### [AIM OF THE TASK]
Go through the records and show each line where the word "return" occurs.

— start of MATERIAL FOR THIS TASK —

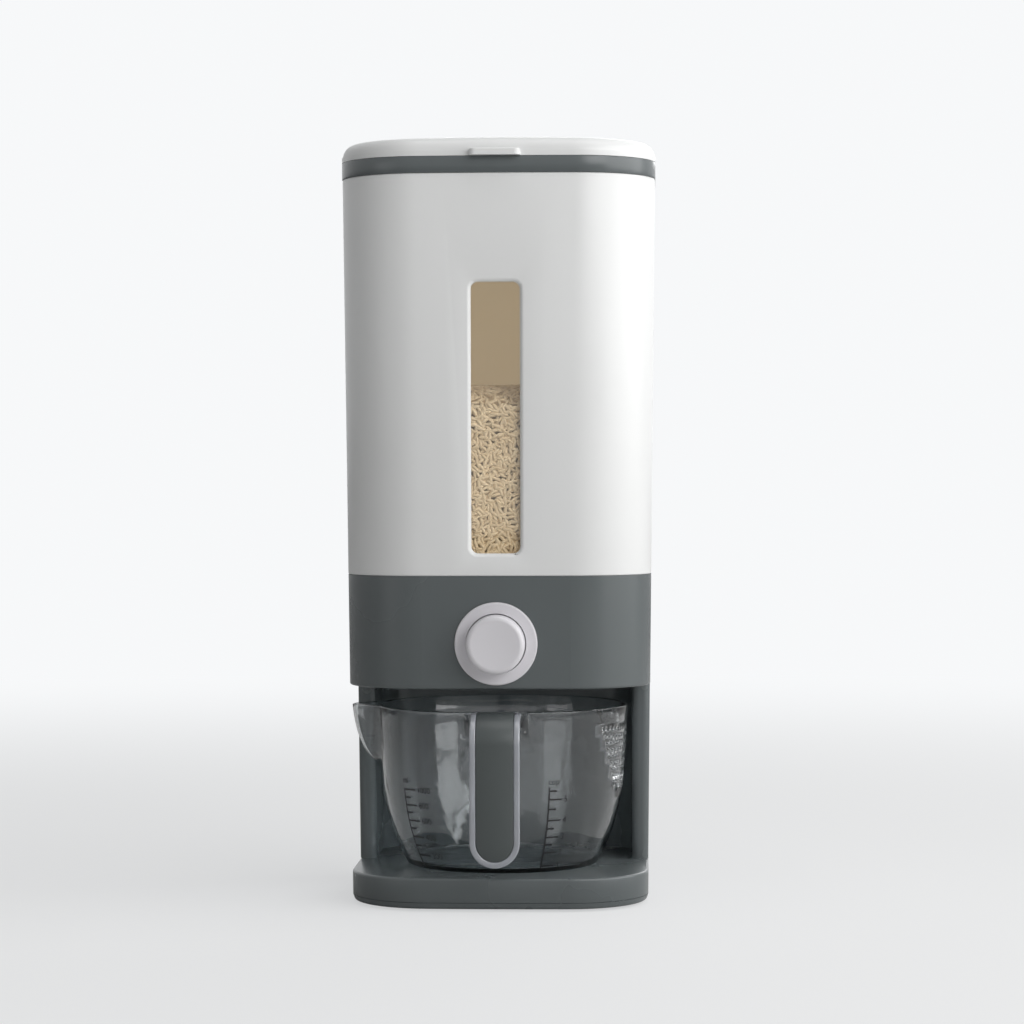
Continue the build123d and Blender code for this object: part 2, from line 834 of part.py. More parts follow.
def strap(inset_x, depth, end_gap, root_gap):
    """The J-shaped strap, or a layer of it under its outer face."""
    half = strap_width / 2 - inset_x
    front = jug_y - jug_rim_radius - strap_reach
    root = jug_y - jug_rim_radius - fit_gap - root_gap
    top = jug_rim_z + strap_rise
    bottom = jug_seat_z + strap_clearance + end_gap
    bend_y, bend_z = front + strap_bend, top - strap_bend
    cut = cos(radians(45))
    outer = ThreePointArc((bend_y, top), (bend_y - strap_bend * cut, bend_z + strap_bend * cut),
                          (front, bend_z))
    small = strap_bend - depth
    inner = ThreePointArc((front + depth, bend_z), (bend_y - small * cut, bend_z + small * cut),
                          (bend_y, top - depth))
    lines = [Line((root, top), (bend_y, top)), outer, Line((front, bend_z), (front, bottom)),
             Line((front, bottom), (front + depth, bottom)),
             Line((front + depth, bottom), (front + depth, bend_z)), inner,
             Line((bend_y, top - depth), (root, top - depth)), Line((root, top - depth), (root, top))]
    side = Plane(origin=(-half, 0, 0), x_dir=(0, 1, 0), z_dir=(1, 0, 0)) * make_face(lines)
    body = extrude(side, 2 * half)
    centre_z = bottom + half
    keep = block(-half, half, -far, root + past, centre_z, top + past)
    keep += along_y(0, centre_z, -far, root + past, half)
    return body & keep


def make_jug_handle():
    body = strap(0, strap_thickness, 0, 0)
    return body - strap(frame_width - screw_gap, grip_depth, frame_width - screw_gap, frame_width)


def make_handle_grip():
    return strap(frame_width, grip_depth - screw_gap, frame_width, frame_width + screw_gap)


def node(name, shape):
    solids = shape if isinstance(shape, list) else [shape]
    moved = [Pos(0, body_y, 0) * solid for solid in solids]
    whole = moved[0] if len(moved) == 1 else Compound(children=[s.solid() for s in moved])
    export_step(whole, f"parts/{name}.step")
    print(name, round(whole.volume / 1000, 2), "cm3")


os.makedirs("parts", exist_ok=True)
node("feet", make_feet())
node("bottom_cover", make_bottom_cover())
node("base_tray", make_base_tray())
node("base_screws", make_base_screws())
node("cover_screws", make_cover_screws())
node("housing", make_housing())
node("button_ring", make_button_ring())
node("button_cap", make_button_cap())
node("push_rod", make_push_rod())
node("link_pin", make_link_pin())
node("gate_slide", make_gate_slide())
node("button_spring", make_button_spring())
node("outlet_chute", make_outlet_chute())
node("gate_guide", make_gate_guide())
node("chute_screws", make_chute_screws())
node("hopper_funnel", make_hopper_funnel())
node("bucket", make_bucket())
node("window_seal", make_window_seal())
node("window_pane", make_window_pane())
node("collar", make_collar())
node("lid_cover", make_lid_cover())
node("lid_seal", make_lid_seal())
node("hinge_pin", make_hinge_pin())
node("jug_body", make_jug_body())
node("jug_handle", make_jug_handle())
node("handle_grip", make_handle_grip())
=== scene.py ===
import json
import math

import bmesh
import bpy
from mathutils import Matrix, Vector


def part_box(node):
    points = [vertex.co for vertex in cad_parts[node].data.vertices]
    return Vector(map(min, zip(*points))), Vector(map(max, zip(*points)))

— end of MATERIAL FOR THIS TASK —
— start of MATERIAL FOR THIS TASK —

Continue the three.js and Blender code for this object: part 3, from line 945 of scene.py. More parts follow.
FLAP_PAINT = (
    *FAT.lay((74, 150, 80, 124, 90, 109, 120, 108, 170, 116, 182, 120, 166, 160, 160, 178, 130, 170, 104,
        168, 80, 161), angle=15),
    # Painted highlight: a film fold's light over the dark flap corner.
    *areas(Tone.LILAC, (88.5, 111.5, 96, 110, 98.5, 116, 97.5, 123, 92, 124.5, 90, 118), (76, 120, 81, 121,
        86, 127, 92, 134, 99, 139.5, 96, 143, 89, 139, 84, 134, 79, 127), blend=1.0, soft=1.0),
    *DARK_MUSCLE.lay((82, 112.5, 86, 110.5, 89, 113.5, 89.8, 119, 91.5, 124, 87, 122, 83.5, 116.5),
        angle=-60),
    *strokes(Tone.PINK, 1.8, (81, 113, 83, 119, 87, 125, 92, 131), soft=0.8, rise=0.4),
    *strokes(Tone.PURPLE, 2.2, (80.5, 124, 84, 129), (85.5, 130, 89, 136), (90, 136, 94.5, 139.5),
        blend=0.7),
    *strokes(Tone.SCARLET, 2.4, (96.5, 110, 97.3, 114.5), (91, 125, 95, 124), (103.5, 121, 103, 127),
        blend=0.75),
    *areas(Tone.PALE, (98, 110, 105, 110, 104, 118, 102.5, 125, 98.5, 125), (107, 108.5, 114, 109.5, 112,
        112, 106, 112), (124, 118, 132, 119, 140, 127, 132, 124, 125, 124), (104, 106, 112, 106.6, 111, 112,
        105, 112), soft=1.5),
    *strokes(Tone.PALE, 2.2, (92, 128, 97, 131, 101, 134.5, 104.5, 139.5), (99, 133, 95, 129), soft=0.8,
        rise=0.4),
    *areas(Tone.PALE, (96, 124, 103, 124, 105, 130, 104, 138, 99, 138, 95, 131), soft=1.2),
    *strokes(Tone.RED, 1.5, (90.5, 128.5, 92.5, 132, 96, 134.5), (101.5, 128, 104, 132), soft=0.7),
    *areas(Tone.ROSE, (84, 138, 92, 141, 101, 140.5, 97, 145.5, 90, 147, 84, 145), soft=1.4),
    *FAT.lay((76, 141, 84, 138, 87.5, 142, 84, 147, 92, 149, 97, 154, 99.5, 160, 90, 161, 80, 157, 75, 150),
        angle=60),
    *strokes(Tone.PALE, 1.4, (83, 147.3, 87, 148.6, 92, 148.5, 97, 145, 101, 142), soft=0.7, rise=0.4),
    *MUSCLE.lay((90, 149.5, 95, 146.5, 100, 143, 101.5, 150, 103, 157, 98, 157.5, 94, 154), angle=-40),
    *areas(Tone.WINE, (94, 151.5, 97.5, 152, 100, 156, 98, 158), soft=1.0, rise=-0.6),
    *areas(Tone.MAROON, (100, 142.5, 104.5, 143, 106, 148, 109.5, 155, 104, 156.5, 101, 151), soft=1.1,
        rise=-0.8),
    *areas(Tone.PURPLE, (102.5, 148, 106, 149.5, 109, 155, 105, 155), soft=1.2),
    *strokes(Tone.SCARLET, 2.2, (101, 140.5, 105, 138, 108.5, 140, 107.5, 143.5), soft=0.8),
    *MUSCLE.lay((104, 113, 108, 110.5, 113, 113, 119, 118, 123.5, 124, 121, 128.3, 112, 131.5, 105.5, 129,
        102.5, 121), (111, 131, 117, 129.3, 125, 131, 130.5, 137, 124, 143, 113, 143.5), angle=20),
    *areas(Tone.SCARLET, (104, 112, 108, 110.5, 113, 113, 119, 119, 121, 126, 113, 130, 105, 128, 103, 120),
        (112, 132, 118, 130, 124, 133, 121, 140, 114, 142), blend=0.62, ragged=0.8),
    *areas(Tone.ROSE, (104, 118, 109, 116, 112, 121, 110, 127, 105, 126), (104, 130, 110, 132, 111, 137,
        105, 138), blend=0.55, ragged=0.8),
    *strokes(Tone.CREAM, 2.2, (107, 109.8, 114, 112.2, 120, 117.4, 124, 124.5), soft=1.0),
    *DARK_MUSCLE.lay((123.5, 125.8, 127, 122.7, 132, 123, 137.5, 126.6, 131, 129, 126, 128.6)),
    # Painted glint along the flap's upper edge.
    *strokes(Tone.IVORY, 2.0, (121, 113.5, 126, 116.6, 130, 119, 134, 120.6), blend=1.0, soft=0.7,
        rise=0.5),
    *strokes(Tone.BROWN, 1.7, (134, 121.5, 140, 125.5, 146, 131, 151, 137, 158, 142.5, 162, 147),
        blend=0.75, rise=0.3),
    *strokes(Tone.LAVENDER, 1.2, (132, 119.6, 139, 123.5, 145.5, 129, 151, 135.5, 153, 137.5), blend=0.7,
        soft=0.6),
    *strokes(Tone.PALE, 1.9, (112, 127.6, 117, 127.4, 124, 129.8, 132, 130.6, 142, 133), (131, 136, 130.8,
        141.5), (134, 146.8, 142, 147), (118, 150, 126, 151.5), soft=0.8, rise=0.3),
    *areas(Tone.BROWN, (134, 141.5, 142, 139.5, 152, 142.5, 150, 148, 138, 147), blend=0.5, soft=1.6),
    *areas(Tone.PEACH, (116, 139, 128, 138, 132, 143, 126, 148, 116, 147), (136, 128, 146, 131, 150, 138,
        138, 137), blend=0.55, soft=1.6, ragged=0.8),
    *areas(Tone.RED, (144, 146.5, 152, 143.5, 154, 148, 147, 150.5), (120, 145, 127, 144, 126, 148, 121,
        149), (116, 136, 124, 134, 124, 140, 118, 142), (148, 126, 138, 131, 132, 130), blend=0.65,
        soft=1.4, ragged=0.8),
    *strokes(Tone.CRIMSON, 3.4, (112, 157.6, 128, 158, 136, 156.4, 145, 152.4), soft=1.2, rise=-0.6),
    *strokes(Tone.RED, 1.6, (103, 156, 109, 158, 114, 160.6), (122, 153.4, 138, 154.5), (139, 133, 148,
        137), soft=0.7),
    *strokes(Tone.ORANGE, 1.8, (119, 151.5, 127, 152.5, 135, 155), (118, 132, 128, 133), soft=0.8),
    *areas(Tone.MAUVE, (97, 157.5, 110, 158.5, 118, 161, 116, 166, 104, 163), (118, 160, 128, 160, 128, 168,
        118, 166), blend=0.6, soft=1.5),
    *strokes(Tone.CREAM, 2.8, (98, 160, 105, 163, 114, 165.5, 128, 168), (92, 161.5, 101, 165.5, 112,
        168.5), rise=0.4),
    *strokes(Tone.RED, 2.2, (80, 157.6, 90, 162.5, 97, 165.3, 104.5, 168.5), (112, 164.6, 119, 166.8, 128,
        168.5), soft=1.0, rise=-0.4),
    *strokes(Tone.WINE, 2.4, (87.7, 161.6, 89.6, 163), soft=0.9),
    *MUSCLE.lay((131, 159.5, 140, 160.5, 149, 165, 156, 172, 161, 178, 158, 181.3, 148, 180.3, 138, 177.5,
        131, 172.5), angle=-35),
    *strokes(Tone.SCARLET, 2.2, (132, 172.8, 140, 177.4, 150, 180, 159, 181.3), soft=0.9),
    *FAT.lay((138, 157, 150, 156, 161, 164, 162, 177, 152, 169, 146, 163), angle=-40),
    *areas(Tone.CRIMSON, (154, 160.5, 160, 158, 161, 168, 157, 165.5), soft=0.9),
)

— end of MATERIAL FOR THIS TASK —

### [TASK RESPONSE]
    return body & keep
    return body - strap(frame_width - screw_gap, grip_depth, frame_width - screw_gap, frame_width)
    return strap(frame_width, grip_depth - screw_gap, frame_width, frame_width + screw_gap)
    return Vector(map(min, zip(*points))), Vector(map(max, zip(*points)))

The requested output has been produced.